Click here for more info on proxied containers (The last half is about vector of bool)
In addition many STL implementations have helpful debugging bits that are not part of the standard which help you catch bugs, but really drag performance down. You'll want to make sure those are disabled in your optimized build.
Once you turn on the optimizer, have the right settings (i.e. no STL debugging turned on), and are actually testing the same thing in both loops, you will see almost no difference.

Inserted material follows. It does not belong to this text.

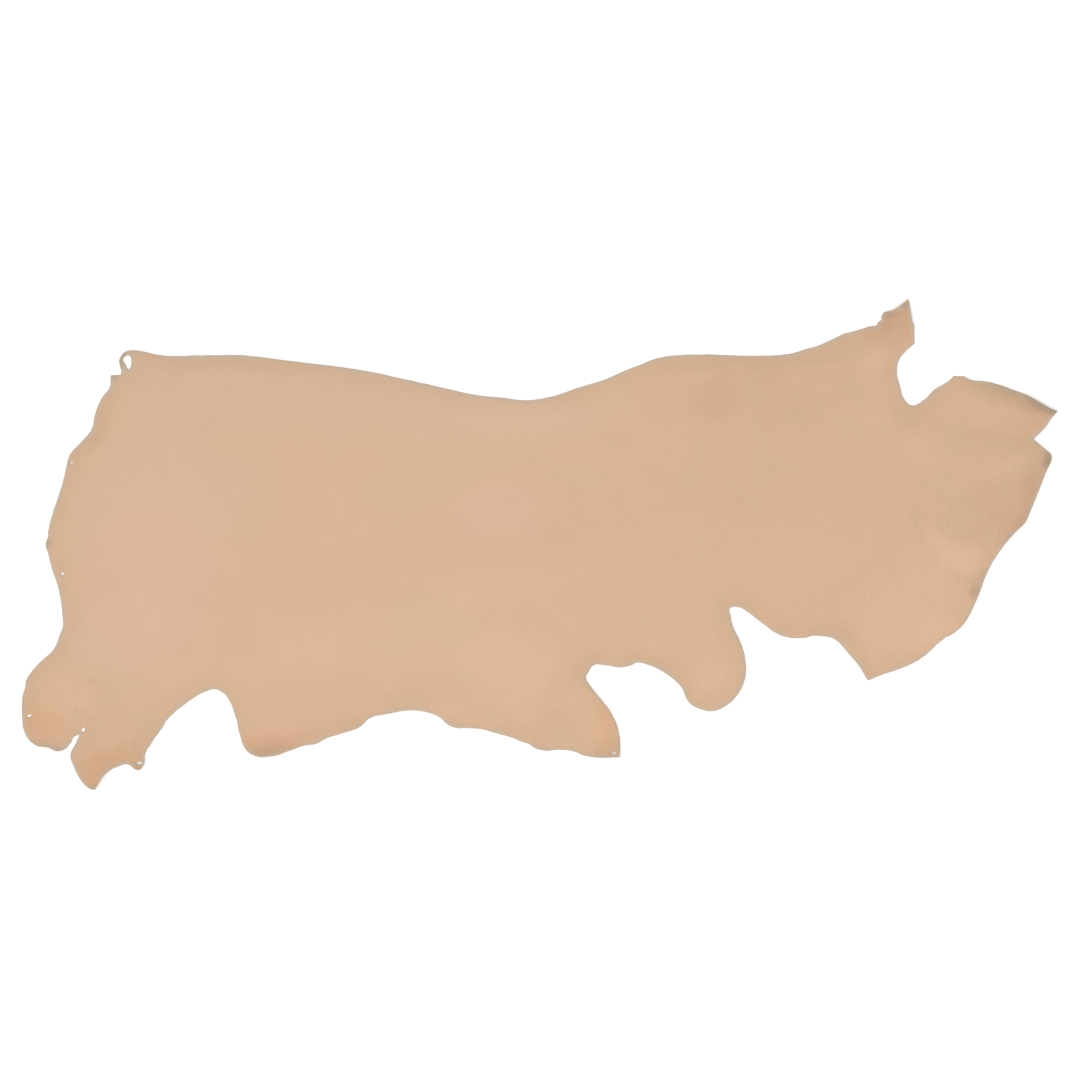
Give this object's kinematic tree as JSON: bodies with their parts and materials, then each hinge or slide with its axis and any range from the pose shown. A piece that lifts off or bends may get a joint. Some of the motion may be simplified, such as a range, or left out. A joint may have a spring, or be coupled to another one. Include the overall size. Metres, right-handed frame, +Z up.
{
  "type": "leather hide",
  "caption": "Undyed vegetable-tanned side of cowhide laid flat, grain up, with its natural outline of shanks, flank, neck and torn tail root.",
  "frame": {"origin": "on the surface that the hide lies on, under the middle of its bounding box", "axes": "+X from the butt to the neck, +Y from the belly to the back edge, +Z up through the grain side"},
  "size_m": [2.4018, 1.1359, 0.0112],
  "materials": {
    "natural_leather": "undyed vegetable-tanned leather with a smooth, faintly satin grain side, a matt fibrous flesh side and a raw cut edge"
  },
  "bodies": {
    "root": {"hide": "natural_leather"}
  },
  "joints": []
}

I had to make your loop much larger to test on my machine, but here's two builds of your vector of bool loop on my machine, showing the impact of optimizer flags on STL code
$ g++ main.cpp
$ ./a.out
17 seconds.
$ g++ -O2 main.cpp
$ ./a.out
1 seconds.
Have a look at this
Using arrays or std::vectors in C++, what’s the performance gap?
std::vector<bool>
is optimized for memory consumption rather than performance.
You may trick it by using std::vector<int>
. You should not have performance drawbacks then.

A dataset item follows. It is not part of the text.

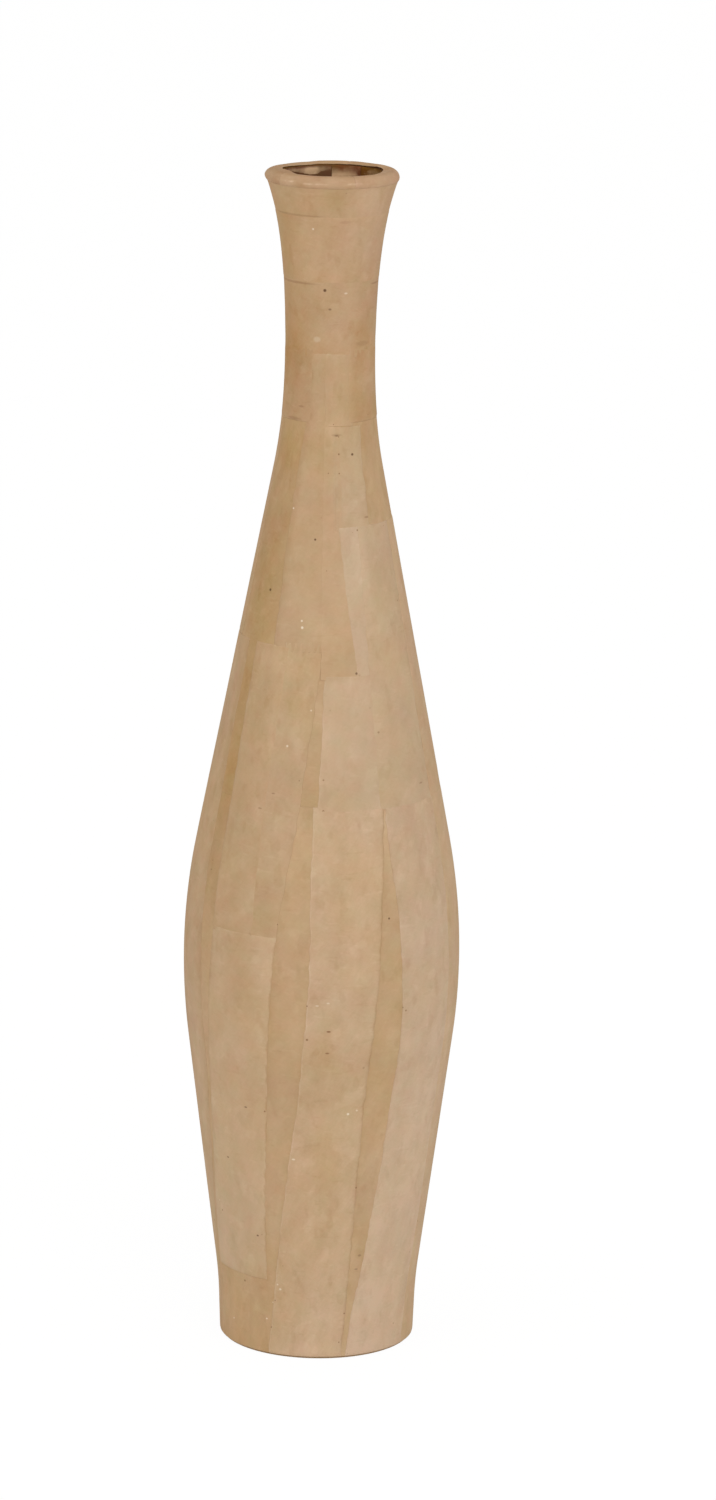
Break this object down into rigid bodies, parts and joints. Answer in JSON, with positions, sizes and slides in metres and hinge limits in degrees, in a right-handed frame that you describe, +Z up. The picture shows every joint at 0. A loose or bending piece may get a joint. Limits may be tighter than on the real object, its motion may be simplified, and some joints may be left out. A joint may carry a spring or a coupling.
{
  "type": "papier-mache vase",
  "caption": "Tall slender bottle vase in pasted kraft paper strips: round foot, swelling belly, long tapering shoulder, narrow neck and flared mouth with a fat rolled lip.",
  "frame": {"origin": "centre of the underside, on the surface the vase stands on", "axes": "+Z up along the vase's axis, -Y towards the viewer of the picture, +X to the viewer's right"},
  "size_m": [0.1034, 0.1036, 0.4449],
  "materials": {
    "kraft_paper": "matte pasted kraft paper, undyed",
    "under_paper": "matte pasted kraft paper, a shade more ochre",
    "scrap_paper": "matte paper scraps",
    "rolled_paper": "tightly rolled paper",
    "pulp_core": "rough moulded paper pulp",
    "base_card": "matte card"
  },
  "bodies": {
    "root": {"back_shoulder_strip_1": "kraft_paper", "back_shoulder_strip_2": "kraft_paper", "back_shoulder_strip_3": "kraft_paper", "back_strip_1": "kraft_paper", "back_strip_2": "kraft_paper", "back_strip_3": "kraft_paper", "back_strip_4": "kraft_paper", "base_cover_paper": "under_paper", "base_disc": "base_card", "core_half_left": "pulp_core", "core_half_right": "pulp_core", "front_bright_patch": "kraft_paper", "front_centre_patch": "kraft_paper", "front_centre_strip": "kraft_paper", "front_left_inner_strip": "kraft_paper", "front_left_low_strip": "kraft_paper", "front_left_shoulder_strip": "kraft_paper", "front_left_strip": "kraft_paper", "front_neck_patch": "kraft_paper", "front_right_neck_patch": "kraft_paper", "front_right_shoulder_strip": "kraft_paper", "front_right_strip": "kraft_paper", "front_shoulder_strip": "kraft_paper", "left_shoulder_strip": "kraft_paper", "left_side_strip": "kraft_paper", "lip_roll": "rolled_paper", "lip_wrap_1": "kraft_paper", "lip_wrap_2": "kraft_paper", "lip_wrap_3": "kraft_paper", "lip_wrap_4": "kraft_paper", "lip_wrap_5": "kraft_paper", "mouth_scrap_far_centre": "scrap_paper", "mouth_scrap_far_left": "scrap_paper", "mouth_scrap_far_right": "scrap_paper", "mouth_scrap_near": "scrap_paper", "neck_band_high": "kraft_paper", "neck_band_low": "kraft_paper", "neck_band_middle": "kraft_paper", "neck_band_mouth": "kraft_paper", "right_shoulder_strip": "kraft_paper", "right_side_strip": "kraft_paper", "under_strip_lower_1": "under_paper", "under_strip_lower_2": "under_paper", "under_strip_lower_3": "under_paper", "under_strip_lower_4": "under_paper", "under_strip_lower_5": "under_paper", "under_strip_lower_6": "under_paper", "under_strip_lower_7": "under_paper", "under_strip_lower_8": "under_paper", "under_strip_upper_1": "under_paper", "under_strip_upper_2": "under_paper", "under_strip_upper_3": "under_paper", "under_strip_upper_4": "under_paper", "under_strip_upper_5": "under_paper", "under_strip_upper_6": "under_paper", "under_wrap_neck_1": "under_paper", "under_wrap_neck_2": "under_paper", "under_wrap_neck_3": "under_paper"}
  },
  "joints": []
}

Other answers are very good, but you could easily answer it yourself by this method.
ADDED: In response to comments, let me show you what I mean. I'm running VC On Windows, but this works on any language/OS. I took your first program and increased size to 20000 so it would run long enough. Then while it was running, I took several stackshots. They all look like this:
std::vector<bool,std::allocator<bool> >::begin() line 93 + 25 bytes
std::vector<bool,std::allocator<bool> >::operator[]() line 132 + 37 bytes
main() line 24 + 12 bytes
mainCRTStartup() line 206 + 25 bytes
KERNEL32! 7c817077()
So what that says is that it is spending essentially all of it's time in the indexing operation on line 24, and the reason it's spending that time is that the []

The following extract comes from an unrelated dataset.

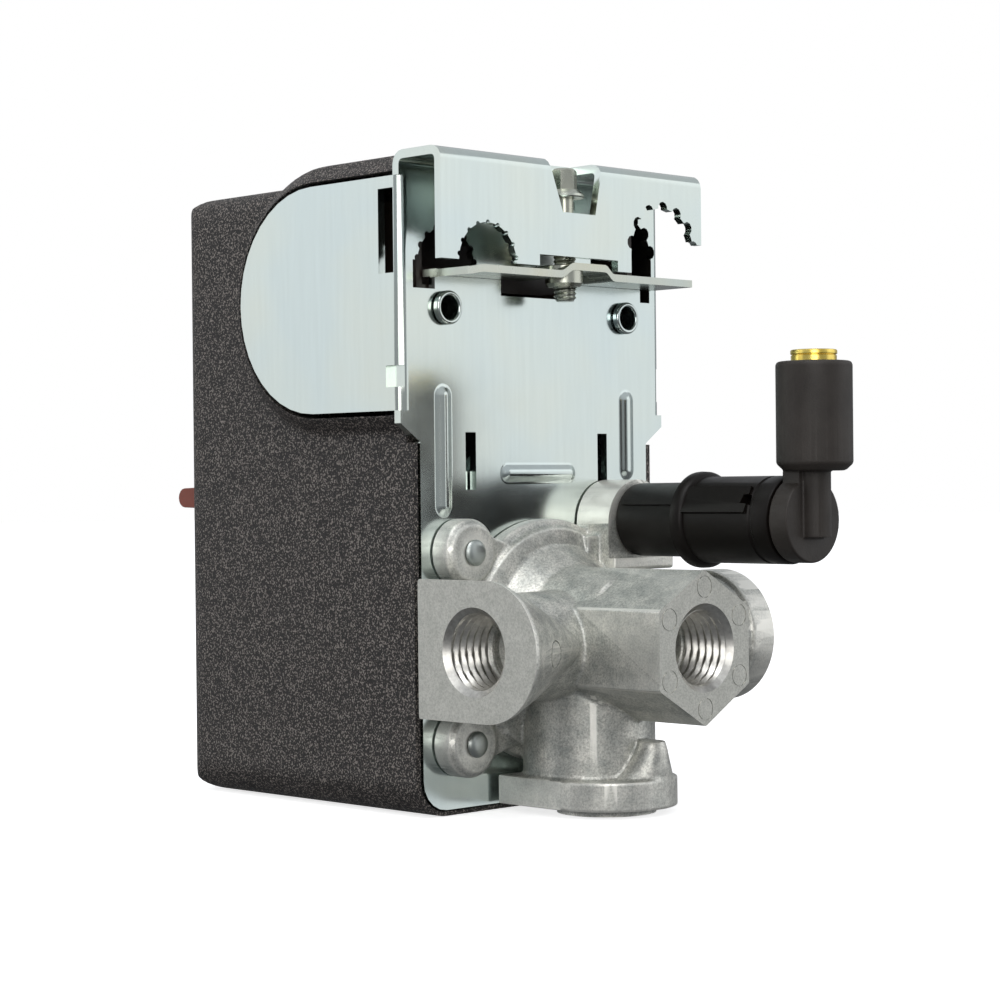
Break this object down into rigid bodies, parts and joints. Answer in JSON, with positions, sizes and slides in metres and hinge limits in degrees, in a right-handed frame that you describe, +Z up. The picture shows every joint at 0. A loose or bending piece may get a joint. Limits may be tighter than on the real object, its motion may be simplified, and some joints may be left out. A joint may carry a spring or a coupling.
{
  "type": "air compressor pressure switch",
  "caption": "Boxed electric pressure switch with a folded steel frame, black cover, cast manifold with threaded ports, cable clamp and an unloader valve with swivel elbow.",
  "frame": {"origin": "centre of the bounding box at its underside", "axes": "+Z up, -Y towards the manifold and the unloader elbow, +X to the right seen from the manifold side"},
  "size_m": [0.061, 0.1174, 0.1049],
  "materials": {
    "zinc_steel": "bright zinc plated, satin",
    "yellow_zinc": "yellowish zinc plated, satin",
    "spring_steel": "plain steel, satin",
    "cast_alloy": "die cast, mottled matt, machined faces",
    "cover_plastic": "fine grained black",
    "valve_plastic": "satin black nylon",
    "connector_plastic": "matt charcoal",
    "phenolic": "dark moulded thermoset",
    "red_plastic": "brownish red moulding",
    "brass": "bright turned",
    "rubber": "black"
  },
  "bodies": {
    "base": {"frame": "zinc_steel", "manifold": "cast_alloy", "manifold_rivet_1": "zinc_steel", "manifold_rivet_2": "zinc_steel", "manifold_rivet_3": "zinc_steel", "block_eyelet_1": "zinc_steel", "block_eyelet_2": "zinc_steel", "diaphragm": "rubber", "lever_pivot_pin": "spring_steel", "pivot_bracket": "zinc_steel", "range_stud": "spring_steel", "range_spring": "spring_steel", "differential_stud": "spring_steel", "differential_spring": "spring_steel", "contact_block": "phenolic", "terminal_plate_1": "brass", "terminal_plate_2": "brass", "terminal_plate_3": "brass", "terminal_plate_4": "brass", "terminal_screw_1": "zinc_steel", "terminal_screw_2": "zinc_steel", "terminal_screw_3": "zinc_steel", "terminal_screw_4": "zinc_steel", "on_off_pin": "spring_steel", "on_off_bracket": "zinc_steel", "unloader_body": "valve_plastic", "unloader_o_ring": "rubber", "unloader_spring": "spring_steel", "cover_standoff": "yellow_zinc"},
    "cover": {"cover": "cover_plastic"},
    "cover_screw": {"cover_screw": "zinc_steel"},
    "clamp_screw": {"clamp_screw": "yellow_zinc"},
    "cable_clamp": {"cable_clamp": "yellow_zinc"},
    "main_lever": {"main_lever": "zinc_steel"},
    "plunger": {"plunger": "brass"},
    "contacts": {"contact_carrier": "phenolic", "contact_bridge_left": "brass", "contact_bridge_right": "brass"},
    "unloader_stem": {"unloader_stem": "brass"},
    "range_seat": {"range_seat": "zinc_steel"},
    "range_nut": {"range_nut": "yellow_zinc"},
    "differential_seat": {"differential_seat": "zinc_steel"},
    "differential_nut": {"differential_nut": "yellow_zinc"},
    "on_off_lever": {"on_off_lever": "red_plastic"},
    "elbow": {"elbow_connector": "connector_plastic", "tube_seal": "rubber", "grab_ring": "spring_steel"},
    "release_collar": {"release_collar": "brass"}
  },
  "joints": [
    {"name": "cover_pull", "type": "slide", "parent": "base", "child": "cover", "axis": [0, 1, 0], "range_m": [0, 0.065]},
    {"name": "cover_screw_turn", "type": "hinge", "parent": "cover", "child": "cover_screw", "pos_m": [0.02, 0.05225, 0.02], "axis": [0, 1, 0], "range_deg": [0, 1800]},
    {"name": "clamp_screw_turn", "type": "hinge", "parent": "base", "child": "clamp_screw", "pos_m": [0.0006, -0.01365, 0.099], "axis": [0, 0, 1], "range_deg": [0, 900]},
    {"name": "clamp_travel", "type": "slide", "parent": "base", "child": "cable_clamp", "axis": [0, 0, 1], "range_m": [-0.00175, 0]},
    {"name": "lever_tilt", "type": "hinge", "parent": "base", "child": "main_lever", "pos_m": [0, 0.00425, 0.012], "axis": [-1, 0, 0], "range_deg": [0, 2.2], "stiffness_Nm_per_rad": 20, "springref_deg": -1.15, "deforming": ["range_spring", "differential_spring"]},
    {"name": "plunger_travel", "type": "slide", "parent": "base", "child": "plunger", "axis": [0, 1, 0], "range_m": [0, 0.0006]},
    {"name": "contact_travel", "type": "slide", "parent": "base", "child": "contacts", "axis": [0, 1, 0], "range_m": [0, 0.0026]},
    {"name": "stem_travel", "type": "slide", "parent": "base", "child": "unloader_stem", "axis": [0, 1, 0], "range_m": [0, 0.0014], "deforming": ["unloader_spring"]},
    {"name": "range_seat_travel", "type": "slide", "parent": "base", "child": "range_seat", "axis": [0, 1, 0], "range_m": [-0.004, 0.004], "deforming": ["range_spring"]},
    {"name": "range_nut_turn", "type": "hinge", "parent": "range_seat", "child": "range_nut", "pos_m": [0, 0.03425, 0.046], "axis": [0, 1, 0], "range_deg": [-1440, 1440]},
    {"name": "differential_seat_travel", "type": "slide", "parent": "base", "child": "differential_seat", "axis": [0, 1, 0], "range_m": [-0.0035, 0.0035], "deforming": ["differential_spring"]},
    {"name": "differential_nut_turn", "type": "hinge", "parent": "differential_seat", "child": "differential_nut", "pos_m": [0, 0.02225, 0.065], "axis": [0, 1, 0], "range_deg": [-1800, 1800]},
    {"name": "on_off_swing", "type": "hinge", "parent": "base", "child": "on_off_lever", "pos_m": [-0.022, 0.04025, 0.0508], "axis": [1, 0, 0], "range_deg": [-12, 12]},
    {"name": "elbow_swivel", "type": "hinge", "parent": "base", "child": "elbow", "pos_m": [0.0158, -0.04975, 0.0465], "axis": [0, 1, 0], "continuous": true},
    {"name": "collar_push", "type": "slide", "parent": "elbow", "child": "release_collar", "axis": [0, 0, 1], "range_m": [-0.0008, 0], "stiffness_N_per_m": 400, "springref_m": 0.0003}
  ],
  "couplings": [
    {"joint": "clamp_screw_turn", "follows": "clamp_travel", "rad_per_m": -8976},
    {"joint": "plunger_travel", "follows": "lever_tilt", "m_per_rad": 0.015},
    {"joint": "contact_travel", "follows": "lever_tilt", "m_per_rad": 0.0667},
    {"joint": "stem_travel", "follows": "lever_tilt", "m_per_rad": 0.0345},
    {"joint": "range_nut_turn", "follows": "range_seat_travel", "rad_per_m": 6283.2},
    {"joint": "differential_nut_turn", "follows": "differential_seat_travel", "rad_per_m": 8976}
  ]
}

operator is calling the begin
operator. In more detail:
main() line 24 + 12 bytes
is this code:
for(int j = 0; j < size; j++){
==> v[i] = true;
}
that calls:
std::vector<bool,std::allocator<bool> >::operator[]() line 132 + 37 bytes
which is this code (that I reformatted a little bit):
reference operator[](size_type _P){
==> return (*(begin() + _P));
}
that calls:
std::vector<bool,std::allocator<bool> >::begin() line 93 + 25 bytes
which is doing this (in more detail):
92: iterator begin()
93: {return (_First); }
00402890 push ebp
00402891 mov ebp,esp
00402893 sub esp,44h
00402896 push ebx
00402897 push esi
00402898 push edi
00402899 push ecx
0040289A lea edi,[ebp-44h]
0040289D mov ecx,11h
004028A2 mov eax,0CCCCCCCCh
004028A7 rep stos dword ptr [edi]
004028A9 pop ecx <===============
004028AA mov dword ptr [ebp-4],ecx
004028AD mov eax,dword ptr [ebp-4]
004028B0 mov eax,dword ptr [eax+4]
004028B3 pop edi
004028B4 pop esi
004028B5 pop ebx
004028B6 mov esp,ebp
004028B8 pop ebp
004028B9 ret
What it is doing is writing 68 bytes of 0xCC
on the stack (for some debug reason) as part of getting the begin
address of the vector, as part of computing the address of v[i]
, prior to doing the assignment.
The fraction of time it spends doing this is near 100%, because it was doing it on every one of the several samples that were taken. Could you have guessed that that's what it was spending nearly all of its time doing? I couldn't have.
This is, of course, a Debug build. If you switch to a Release build, but turn on debugging information, all these functions get inlined and optimized away, so it goes like 30 times faster, and again the stackshots tell exactly what it's doing.
So - people can tell you what it might be doing, but this shows how to find out for yourself what it is really doing.
On your environment it will undoubtedly be different.